* **PROBLEM REQUIREMENTS**
Reproduce the entries from their first line up to and including the line with "return ring.makeChamfer(0.35 *". Leave out everything after it.
>> BEGIN TASK INPUTS
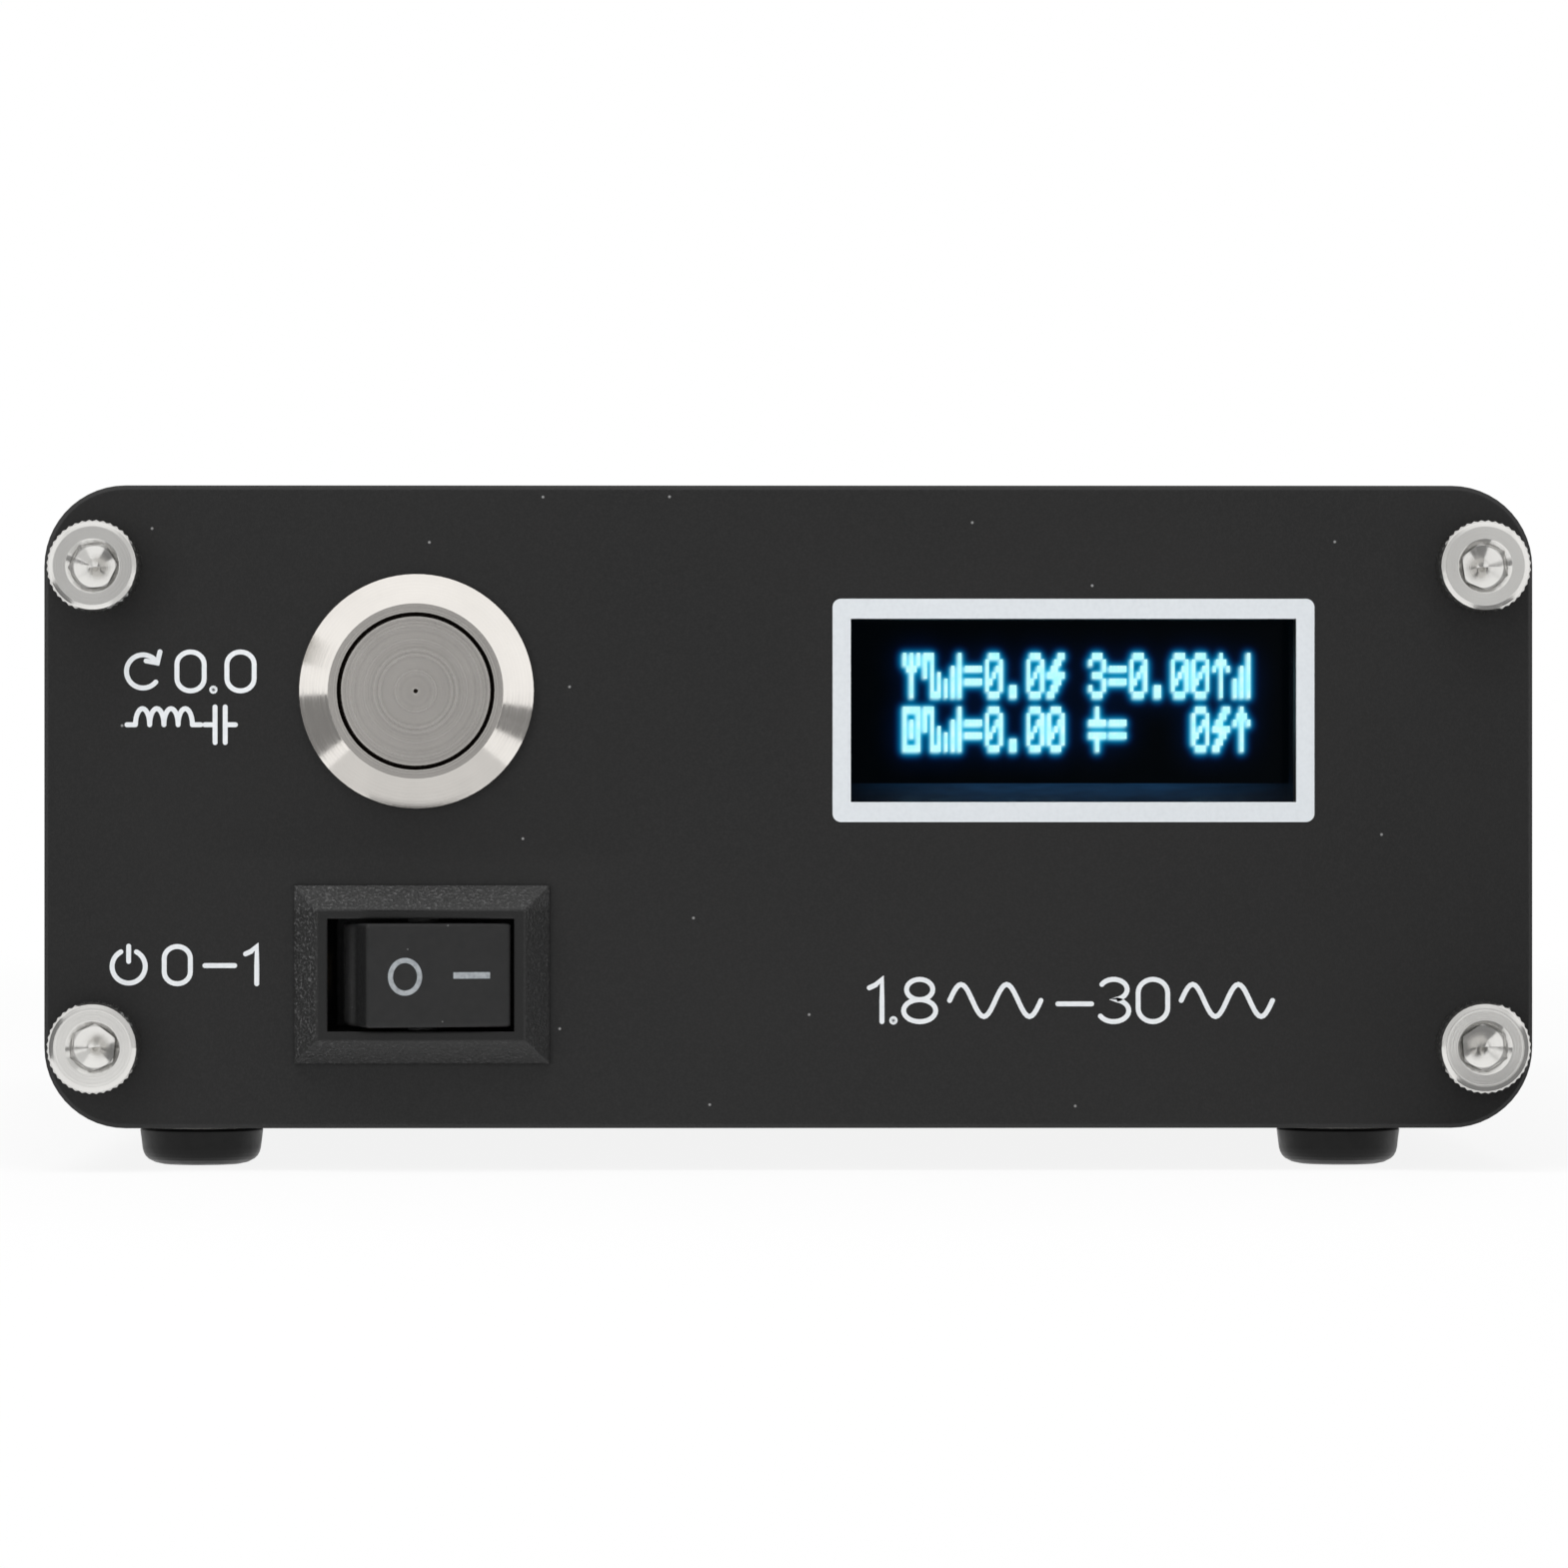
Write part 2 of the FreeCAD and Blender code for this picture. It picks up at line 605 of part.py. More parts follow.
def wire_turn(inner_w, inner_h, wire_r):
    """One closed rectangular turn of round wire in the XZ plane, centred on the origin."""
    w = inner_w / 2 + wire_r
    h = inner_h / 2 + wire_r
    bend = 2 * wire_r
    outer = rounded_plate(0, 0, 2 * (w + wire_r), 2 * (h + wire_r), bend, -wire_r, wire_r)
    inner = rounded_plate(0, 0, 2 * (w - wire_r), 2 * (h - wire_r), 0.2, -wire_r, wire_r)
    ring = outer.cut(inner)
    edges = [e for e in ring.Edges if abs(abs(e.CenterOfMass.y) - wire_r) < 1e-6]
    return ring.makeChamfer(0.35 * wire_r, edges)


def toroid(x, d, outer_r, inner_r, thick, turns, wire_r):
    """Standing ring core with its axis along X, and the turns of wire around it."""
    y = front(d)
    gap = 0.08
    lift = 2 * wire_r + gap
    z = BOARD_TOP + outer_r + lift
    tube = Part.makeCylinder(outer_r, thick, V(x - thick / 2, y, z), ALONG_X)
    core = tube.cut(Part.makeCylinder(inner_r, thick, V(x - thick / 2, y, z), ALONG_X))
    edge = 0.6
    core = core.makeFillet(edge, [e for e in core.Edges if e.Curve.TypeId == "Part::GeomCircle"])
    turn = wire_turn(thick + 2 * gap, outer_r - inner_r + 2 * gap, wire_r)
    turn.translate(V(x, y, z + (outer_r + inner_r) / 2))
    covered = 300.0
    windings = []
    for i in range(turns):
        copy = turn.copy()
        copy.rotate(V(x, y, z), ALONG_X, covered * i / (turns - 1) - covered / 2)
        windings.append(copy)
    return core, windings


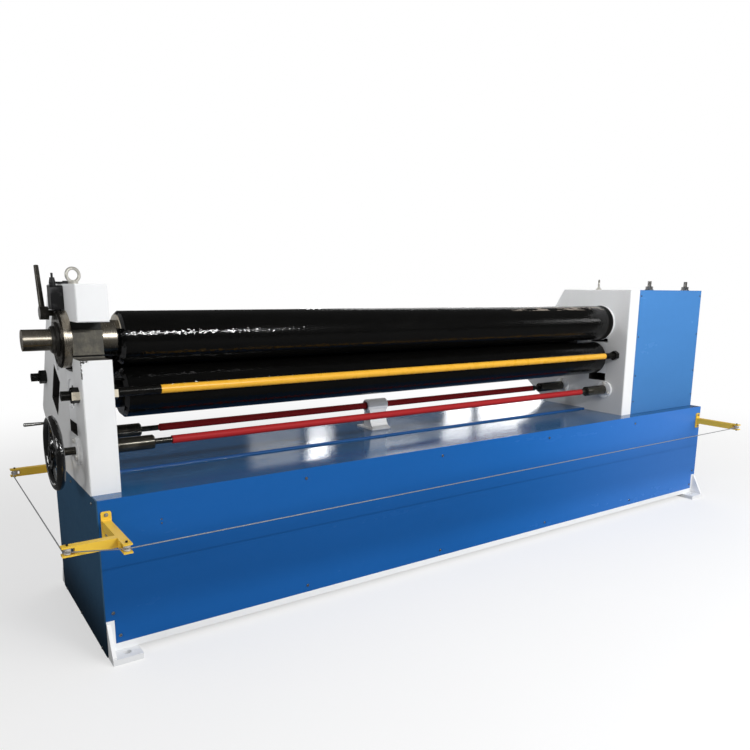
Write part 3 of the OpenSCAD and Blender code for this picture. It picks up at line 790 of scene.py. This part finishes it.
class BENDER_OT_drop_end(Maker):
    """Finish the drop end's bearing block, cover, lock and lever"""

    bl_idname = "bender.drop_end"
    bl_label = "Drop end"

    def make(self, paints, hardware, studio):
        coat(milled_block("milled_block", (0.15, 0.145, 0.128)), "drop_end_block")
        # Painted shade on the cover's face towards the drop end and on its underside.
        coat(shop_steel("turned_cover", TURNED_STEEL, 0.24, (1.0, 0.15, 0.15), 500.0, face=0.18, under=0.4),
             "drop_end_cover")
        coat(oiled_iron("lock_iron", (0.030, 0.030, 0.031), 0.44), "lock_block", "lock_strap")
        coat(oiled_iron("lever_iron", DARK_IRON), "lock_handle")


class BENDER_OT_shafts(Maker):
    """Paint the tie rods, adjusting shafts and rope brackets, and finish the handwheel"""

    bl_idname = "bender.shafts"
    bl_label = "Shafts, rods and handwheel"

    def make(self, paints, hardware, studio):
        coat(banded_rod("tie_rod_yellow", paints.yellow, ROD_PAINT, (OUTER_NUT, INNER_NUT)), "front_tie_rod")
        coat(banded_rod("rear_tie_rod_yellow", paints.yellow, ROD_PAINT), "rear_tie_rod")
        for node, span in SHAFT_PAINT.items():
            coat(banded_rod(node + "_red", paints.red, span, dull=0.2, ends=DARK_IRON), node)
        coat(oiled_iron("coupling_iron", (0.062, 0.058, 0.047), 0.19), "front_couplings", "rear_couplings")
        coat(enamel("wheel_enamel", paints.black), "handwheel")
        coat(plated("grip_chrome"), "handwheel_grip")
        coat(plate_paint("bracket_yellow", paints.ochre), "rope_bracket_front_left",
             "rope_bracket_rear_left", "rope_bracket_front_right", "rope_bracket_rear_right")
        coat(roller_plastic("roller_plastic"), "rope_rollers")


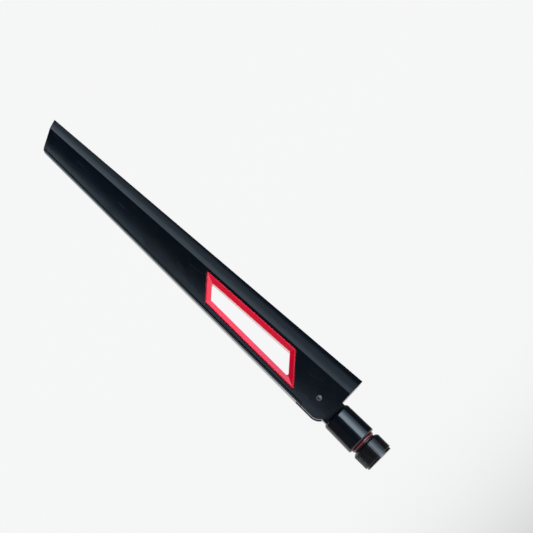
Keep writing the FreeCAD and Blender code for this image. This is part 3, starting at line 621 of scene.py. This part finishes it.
>> END TASK INPUTS
* **ANSWER TO THIS EXERCISE**
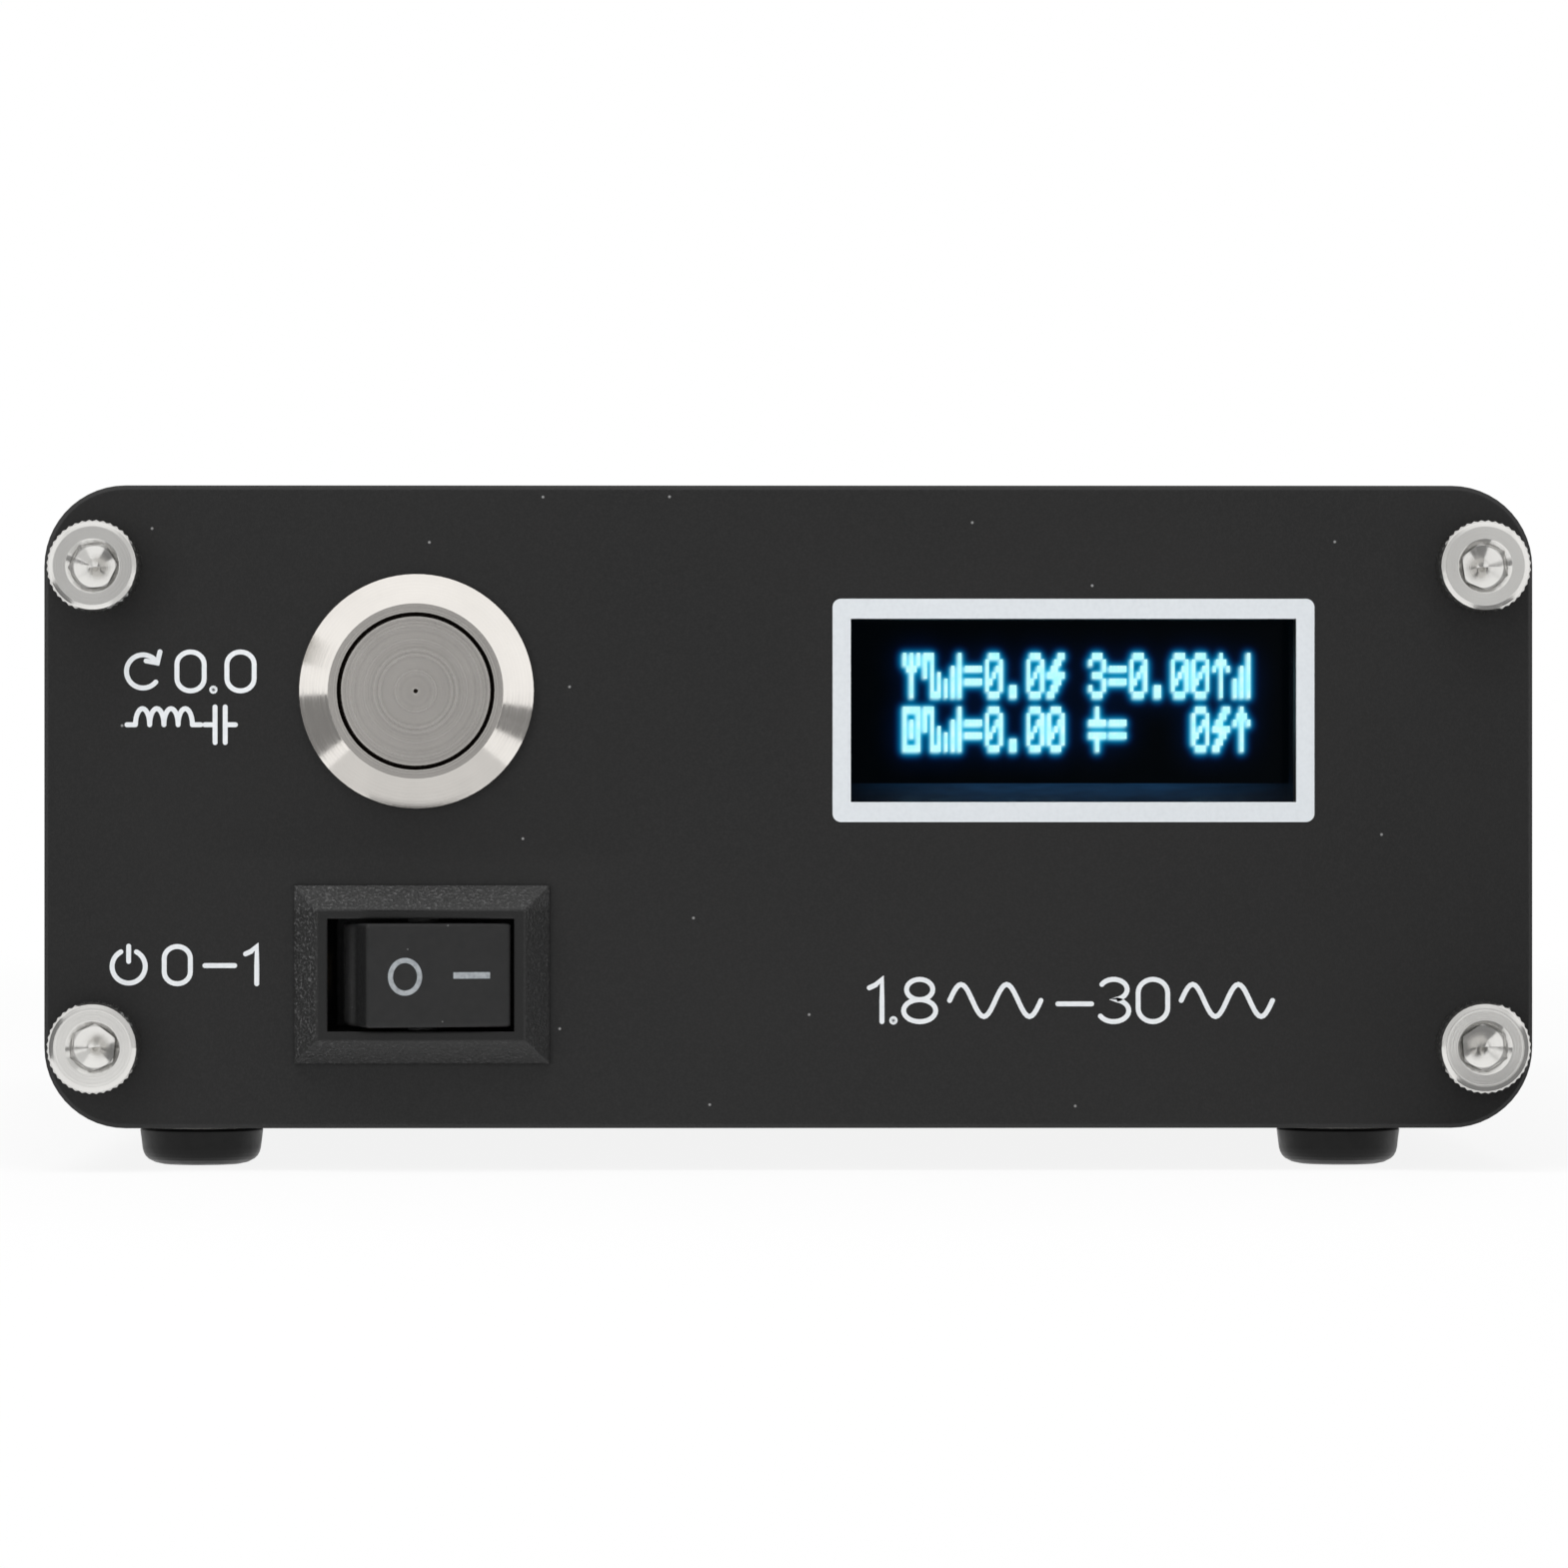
Write part 2 of the FreeCAD and Blender code for this picture. It picks up at line 605 of part.py. More parts follow.
def wire_turn(inner_w, inner_h, wire_r):
    """One closed rectangular turn of round wire in the XZ plane, centred on the origin."""
    w = inner_w / 2 + wire_r
    h = inner_h / 2 + wire_r
    bend = 2 * wire_r
    outer = rounded_plate(0, 0, 2 * (w + wire_r), 2 * (h + wire_r), bend, -wire_r, wire_r)
    inner = rounded_plate(0, 0, 2 * (w - wire_r), 2 * (h - wire_r), 0.2, -wire_r, wire_r)
    ring = outer.cut(inner)
    edges = [e for e in ring.Edges if abs(abs(e.CenterOfMass.y) - wire_r) < 1e-6]
    return ring.makeChamfer(0.35 * wire_r, edges)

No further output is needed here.